Unnamed: 0,Rating,Review Title,Review,Customer Name
0,4,Works well,"\nThe product works fine, it is maybe a little...",Phillip
1,3,good enough,No review,elena
2,5,Everyone should buy this,You should buy this.,Olivia
3,5,Amazing product,"Love everything about this product,it works g...",John
4,1,this is terrible,The product never worked for me.,Paula
5,2,Doesnt work,This doesnt work as advertised.,Ellie
6,4,cool product,"This worked well for me,Not 5 stars because t...",DAVE
7,5,BEST THING EVER,"Go and buy this right now, it's amazing.",Pablo
8,5,Amazing product,"Love everything about this product,it works g...",John
9,5,Love this!!,Iwould 100% recommend this to everone.,CARA


Now our dataset has ratings ranging from 1 to 5, which will save major skew from if there was a rogue 100 in there.



**Normalize Casing**

Last but not least we are going to dot our i’s and cross our t’s. Meaning we are going to standardize (lowercase) all review titles so as not to confuse our algorithms, and we are going to capitalize Customer Names, so that our algorithms know they are variables (you’ll see this in action below).

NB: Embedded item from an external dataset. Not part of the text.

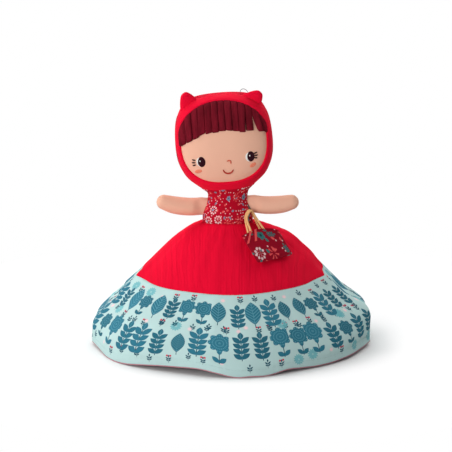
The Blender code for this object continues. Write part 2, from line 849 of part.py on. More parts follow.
def make_fringe(doll, shape, parent):
    """Hair fringe: strips of one cloth that hang from a header along the top of the face."""
    edge = smooth_through([(*share, 0.0) for share in FRINGE_EDGE_SHARES], 6)
    span = shape.face_half_width * FRINGE_SPAN_SHARE
    strip = 2 * span / doll.fringe_strips
    across = []
    for number in range(doll.fringe_strips):
        left = -span + strip * number
        across += [left + FRINGE_SLIT / 2, left + strip - FRINGE_SLIT / 2]
    rows = []
    down_shares = [0.0, FRINGE_HEADER_SHARE]
    down_shares += even_shares(FRINGE_HEADER_SHARE, 1.0, FRINGE_ROW_COUNT)[1:]
    for down in down_shares:
        row = []
        for x in across:
            out = x / shape.face_half_width
            top = shape.face_half_height * (1 - abs(out) ** FACE_POWER) ** (1 / FACE_POWER)
            top *= FRINGE_TOP_SHARE
            bottom = shape.face_half_height * look_up(edge, out, 0, 1)
            height = top + (min(bottom, top - strip) - top) * down
            row.append(shape.point(x, shape.centre.y + height, True))
        rows.append(row)
    return cloth_piece(
        f"{doll.prefix}_hair_fringe",
        Surface(rows, closed=False),
        lambda i, j: i == 0 or j % 2 == 0,
        FRINGE_LIFT + FRINGE_THICKNESS,
        FRINGE_LIFT,
        "burgundy" if doll is UPPER else "brown_velour",
        parent,
    )


def make_ear(shape, name, shares, parent):
    """A small stuffed ear, a rounded triangle in front view and a lens from above."""
    half = smooth_through(
        [(x * EAR_WIDTH, z * EAR_HEIGHT, 0.0) for x, z in EAR_OUTLINE_SHARES], 4
    )
    right = [along(half, share) for share in even_shares(0.0, 1.0, EAR_COLUMN_COUNT // 2)]
    outline = right + [Vector((-p.x, p.y, 0.0)) for p in reversed(right[1:])]
    across, up = shares
    doll = shape.doll
    foot = Vector((doll.head_half_width * across, 0.0, shape.seam + doll.head_height * up))
    lean = math.copysign(EAR_LEAN, across)
    place = Matrix.Translation(foot) @ Matrix.Rotation(lean, 4, "Y")
    rows = [[place @ Vector((0.0, -EAR_THICKNESS / 2, 0.0))]]
    for ring_share in EAR_RING_SHARES:
        turn = math.pi / 2 * ring_share
        wide, depth = math.sin(turn), -EAR_THICKNESS / 2 * math.cos(turn)
        rows.append([place @ Vector((p.x * wide, depth, p.y * wide)) for p in outline])
    rows.append([place @ Vector((0.0, EAR_THICKNESS / 2, 0.0))])
    return filled_piece(f"upper_ear_{name}", Surface(rows), 0.0, "red_jersey", parent)


def make_hang_loop(shape, parent):
    """A loop of thread that stands on the hood beside the right ear."""
    doll = shape.doll
    middle = doll.head_half_width * LOOP_SPAN_SHARE
    points = []
    for step in range(LOOP_POINT_COUNT):
        turn = math.pi * step / (LOOP_POINT_COUNT - 1)
        x = middle - math.cos(turn) * LOOP_SPAN / 2
        ground = look_up(shape.side[-len(shape.side) // 2 :], x, 0, 1)
        points.append(Vector((x, 0.0, ground + LOOP_THREAD + math.sin(turn) * LOOP_HEIGHT)))
    return tube("hood_hang_loop", points, LOOP_THREAD, "thread", parent)


# Basket


def skirt_frame(azimuth, radius):
    """Point, outward normal and downhill direction of the skirt, so far from the body's axis."""
    share = 0.0
    axis = Vector((-SKIRT_LEAN, 0.0))
    while (skirt_point(share, azimuth).to_2d() - axis).length < radius:
        share += SKIRT_STEP_SHARE
    point = skirt_point(share, azimuth)
    downhill = (skirt_point(share + SKIRT_STEP_SHARE, azimuth) - point).normalized()
    level = around(azimuth + math.pi / 2)
    return point, downhill.cross(level).normalized(), downhill


def make_basket():
    """Two printed panels, two cord handles and the knot that ties them to the bodice's side.

    The knot swivels about the skirt's normal. The basket lifts about the top of its handles' loops.
    """
    up = Vector((0.0, 0.0, 1.0))
    width, depth = body_half_axes(KNOT_RISE / neck_edge(UPPER))
    stitched = around(KNOT_AZIMUTH) * oval_radius(KNOT_AZIMUTH, width, depth)
    away = Vector((stitched.x / width**2, stitched.y / depth**2, 0.0)).normalized()
    knot_place = stitched + away * (KNOT_GAP + KNOT_RADIUS)
    knot_place += Vector((-SKIRT_LEAN, 0.0, WAIST_HEIGHT + KNOT_RISE))
    knot = add_empty("basket_swing_joint", knot_place)
    pivot = add_empty("basket_lift_joint", up * HANDLE_LOOP, parent=knot)
    ball("basket_knot", (KNOT_RADIUS, KNOT_RADIUS), "thread", knot, columns=10)

    point, normal, downhill = skirt_frame(BASKET_AZIMUTH, BASKET_RADIUS)
    if normal.z < 0:
        normal = -normal
    level = downhill.cross(normal)
    if level.x < 0:
        level = -level
    turn = Matrix.Rotation(BASKET_TURN, 3, normal)
    level, downhill = turn @ level, turn @ downhill
    centre = point + normal * (BASKET_REST_GAP + CLOTH + BASKET_BULGE + SEAM_GAP / 2)
    top_edge = centre - downhill * BASKET_HEIGHT / 2 - knot_place - up * HANDLE_LOOP

    def panel(name, side):
        rows = []
        for i in range(BASKET_ROW_COUNT + 1):
            down = i / BASKET_ROW_COUNT
            half = (BASKET_TOP_WIDTH + (BASKET_BOTTOM_WIDTH - BASKET_TOP_WIDTH) * down) / 2
            row = []
            for j in range(BASKET_COLUMN_COUNT + 1):
                across = 2 * j / BASKET_COLUMN_COUNT - 1
                bulge = BASKET_BULGE * (1 - across**2) * (1 - down**3)
                place = top_edge + downhill * BASKET_HEIGHT * down + level * half * across
                row.append(place + normal * side * (bulge + SEAM_GAP / 2))
            rows.append(row)
        surface = Surface(rows, closed=False, flip=side < 0)
        cloth_piece(name, surface, lambda i, j: True, CLOTH, 0.0, "dark_print", pivot)

    panel("basket_front", 1)
    panel("basket_back", -1)

    flat = up.cross(away)
    if flat.x < 0:
        flat = -flat
    apart = HANDLE_CORD + HANDLE_APART
    for name, side, out in (("basket_handle_back", -1, 0.0), ("basket_handle_front", 1, apart)):
        shift = away * out - up * HANDLE_LOOP
        mouth = top_edge + normal * side * (BASKET_BULGE + CLOTH / 2) - downhill * SEAM_GAP
        left = mouth - level * HANDLE_HALF_SPAN
        right = mouth + level * HANDLE_HALF_SPAN
        route = [
            left,
            left - downhill * HANDLE_CORD,
            shift + (-flat * HANDLE_SIDE_SHARES[0] - up * HANDLE_SIDE_SHARES[1]) * HANDLE_LOOP,
            shift + up * HANDLE_LOOP,
            shift + (flat * HANDLE_SIDE_SHARES[0] - up * HANDLE_SIDE_SHARES[1]) * HANDLE_LOOP,
            right - downhill * HANDLE_CORD,
            right,
        ]
        line = smooth_through(route, 8)
        points = [along(line, n / (HANDLE_POINT_COUNT - 1)) for n in range(HANDLE_POINT_COUNT)]
        tube(name, points, HANDLE_CORD, "cord", pivot)


def make_doll(doll, parent):
    """Bodice, arms and head of one doll. Its own up runs from the waist to its head."""
    bodice = make_bodice(doll, parent)
    cutters = [make_arm(doll, side, parent) for side in (-1, 1)]
    for cutter in cutters:
        cut_away(bodice, cutter)
    neck = make_head(doll, parent)
    socket = (BALL_RADIUS + BALL_GAP, BALL_RADIUS * BALL_DEPTH_SHARE + BALL_GAP)
    cutters.append(ball(f"{doll.prefix}_neck_cutter", socket, "skin", neck, columns=28))
    return cutters


def main():
    for left_over in list(bpy.data.objects):
        bpy.data.objects.remove(left_over)
    make_skirt()
    upper = add_empty("upper_doll", (-SKIRT_LEAN, 0.0, WAIST_HEIGHT))
    lower = add_empty("lower_doll", (-SKIRT_LEAN, 0.0, WAIST_HEIGHT - SKIRT_STACK), math.pi)
    cutters = make_doll(UPPER, upper) + make_doll(LOWER, lower)
    stuffing = make_body_stuffing(upper)
    for cutter in cutters:
        cut_away(stuffing, cutter)
    make_basket()


main()
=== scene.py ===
# %% [markdown]
# # A topsy turvy doll
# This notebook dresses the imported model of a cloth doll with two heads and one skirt. The doll in
# the red hood stands upright, and her twin in a bonnet hangs head down under the same skirt. The
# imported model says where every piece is, so nothing is measured again here: each finished piece is
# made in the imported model's own frame, in metres, with +Z up and the hooded doll facing -Y.

import json
import math

import bmesh
import bpy
import numpy as np
from mathutils import Matrix, Vector

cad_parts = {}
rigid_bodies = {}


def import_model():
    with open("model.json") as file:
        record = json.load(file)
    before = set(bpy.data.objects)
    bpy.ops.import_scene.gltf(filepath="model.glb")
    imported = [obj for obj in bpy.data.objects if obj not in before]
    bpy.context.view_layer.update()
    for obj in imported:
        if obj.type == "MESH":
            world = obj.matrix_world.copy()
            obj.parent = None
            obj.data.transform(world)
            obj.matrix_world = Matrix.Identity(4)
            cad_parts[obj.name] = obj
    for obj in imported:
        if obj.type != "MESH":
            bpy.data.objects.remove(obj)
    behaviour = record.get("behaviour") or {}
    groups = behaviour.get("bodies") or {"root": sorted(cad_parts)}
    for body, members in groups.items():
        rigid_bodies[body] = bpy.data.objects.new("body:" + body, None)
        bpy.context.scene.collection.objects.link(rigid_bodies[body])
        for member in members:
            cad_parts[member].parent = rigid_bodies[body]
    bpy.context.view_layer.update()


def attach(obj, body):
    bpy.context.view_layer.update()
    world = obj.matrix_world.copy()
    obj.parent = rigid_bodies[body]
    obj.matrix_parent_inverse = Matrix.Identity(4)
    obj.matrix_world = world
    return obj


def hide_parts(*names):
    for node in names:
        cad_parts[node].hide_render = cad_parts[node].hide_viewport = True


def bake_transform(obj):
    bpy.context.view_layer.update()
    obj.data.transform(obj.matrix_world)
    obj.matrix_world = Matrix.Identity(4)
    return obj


for left_over in list(bpy.data.objects):
    bpy.data.objects.remove(left_over)
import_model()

# %% [markdown]
# The camera stands where the photographer's did: straight in front, 15 degrees above level, far
# enough away for the skirt to look flat and calm. One pixel of the 452 pixel picture is 1.056 mm
# on the doll. A long lens at ten metres gives that, and the aim point puts the doll in its place.

# %% Camera
def in_scene(name, data):
    """A new object in the scene, at the origin."""
    made = bpy.data.objects.new(name, data)
    bpy.context.scene.collection.objects.link(made)
    return made


PICTURE_PIXELS = 452
PIXEL = 0.001056
CAMERA_HEIGHT_ANGLE = math.radians(15.0)
CAMERA_DISTANCE = 10.0
MIDDLE_PIXEL = (232.4, 340.0)

look = Vector((0.0, math.cos(CAMERA_HEIGHT_ANGLE), -math.sin(CAMERA_HEIGHT_ANGLE)))
aim = Vector(
    (
        (PICTURE_PIXELS / 2 - MIDDLE_PIXEL[0]) * PIXEL, 0.0,
        (MIDDLE_PIXEL[1] - PICTURE_PIXELS / 2) * PIXEL / math.cos(CAMERA_HEIGHT_ANGLE),
    )
)
camera = in_scene("camera", bpy.data.cameras.new("camera"))
camera.location = aim - look * CAMERA_DISTANCE
camera.rotation_euler = look.to_track_quat("-Z", "Y").to_euler()
camera.data.lens = camera.data.sensor_width * CAMERA_DISTANCE / (PICTURE_PIXELS * PIXEL)
camera.data.clip_start, camera.data.clip_end = 0.05, 40.0
bpy.context.scene.camera = camera
print("camera: lens", round(camera.data.lens, 1), "mm at", CAMERA_DISTANCE, "m")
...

Here’s how to make every review title lowercase:



In [83]:
data['Review Title'] = data['Review Title'].str.lower()
data

Unnamed: 0,Rating,Review Title,Review,Customer Name
0,4,works well,"\nThe product works fine, it is maybe a little...",Phillip
1,3,good enough,No review,elena
2,5,everyone should buy this,You should buy this.,Olivia
3,5,amazing product,"Love everything about this product,it works g...",John
4,1,this is terrible,The product never worked for me.,Paula
5,2,doesnt work,This doesnt work as advertised.,Ellie
6,4,cool product,"This worked well for me,Not 5 stars because t...",DAVE
7,5,best thing ever,"Go and buy this right now, it's amazing.",Pablo
8,5,amazing product,"Love everything about this product,it works g...",John
9,5,love this!!,Iwould 100% recommend this to everone.,CARA


Looks great! On to making sure our high-powered programs don’t get tripped up and miscategorize a customer name because it isn’t capitalized. Here’s how to ensure Customer Name capitalization:

In [84]:
data['Customer Name'] = data['Customer Name'].str.title()
data

Unnamed: 0,Rating,Review Title,Review,Customer Name
0,4,works well,"\nThe product works fine, it is maybe a little...",Phillip
1,3,good enough,No review,Elena
2,5,everyone should buy this,You should buy this.,Olivia
3,5,amazing product,"Love everything about this product,it works g...",John
4,1,this is terrible,The product never worked for me.,Paula
5,2,doesnt work,This doesnt work as advertised.,Ellie
6,4,cool product,"This worked well for me,Not 5 stars because t...",Dave
7,5,best thing ever,"Go and buy this right now, it's amazing.",Pablo
8,5,amazing product,"Love everything about this product,it works g...",John
9,5,love this!!,Iwould 100% recommend this to everone.,Cara


And there you have it – our data set with all the fixins’. Or, rather, with all the fix-outs: We’ve made good use of intuitive Python libraries to locate and eliminate bad data, and standardize the rest. We are now ready to make the most of the Data in our AI and ML models.